Communication skills are also essential for NASA, she said. “They’re looking for good collaborators. They like people who are involved in sports or in team efforts like the robotics competition that you’re involved in.” After all, relying accurate information between astronauts and mission control is critical.
She told students that she had always been fascinated by science and loved sports when she was a child growing up in southern California. “It was hard to get me indoors,” she said.
This is the fourth year that Dunbar High School High School has entered the FIRST Robotics Competition, which is part of a national program, but it’s the first year that Bell Helicopter has sponsored Dunbar on this project.
Mast, who is an aerospace engineer by training, met with the students every Wednesday for four hours from January until the competition in March to plan and design the robot from a kit that then had to be individually customized.
His role, he says, was to frame the expectations of what was possible to do over a six-week period and then get them to work as a team. “You break them up into organized groups. You try to get individuals focusing on what they feel their level of expertise is, where their interests lie and then let them go try to solve problems on their own.”

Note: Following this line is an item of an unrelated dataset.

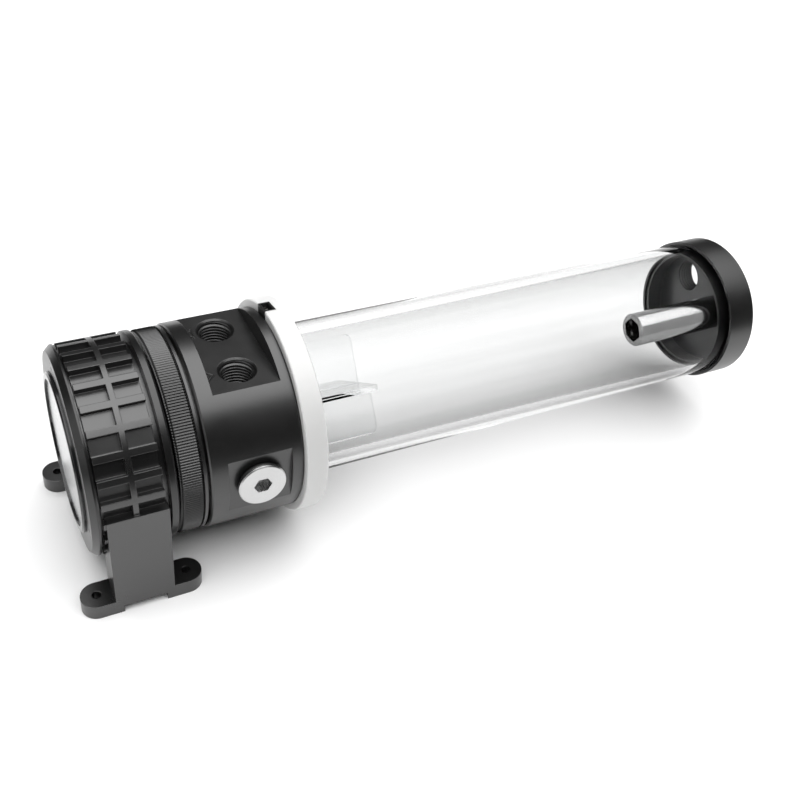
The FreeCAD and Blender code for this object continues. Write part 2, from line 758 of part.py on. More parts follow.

“They use all the principles of engineering. You’ve got all of the systems there just like a helicopter,” he says of the project. “There’s a pneumatic system on board, an electro-mechanical system on board, mechanisms on board, lots of electrical motors. There are controllers and feedback loops.”
Their final product was a scissor lift, which ran with pneumatics, with a pincer on top that could grab the ball off the stand, bring it to the track and let it go. The goal was to push the ball around the track with points gained for each loop around the track. Bonus points were earned when the robot could lift the ball over the stand.
While the students were not among the top finishers, they vowed to be back next year. Mast, too, sounds like a coach who is optimistic about the next season. “This was the first year for a lot of the kids. This was more of a first step. We’ll definitely be much more prepared.”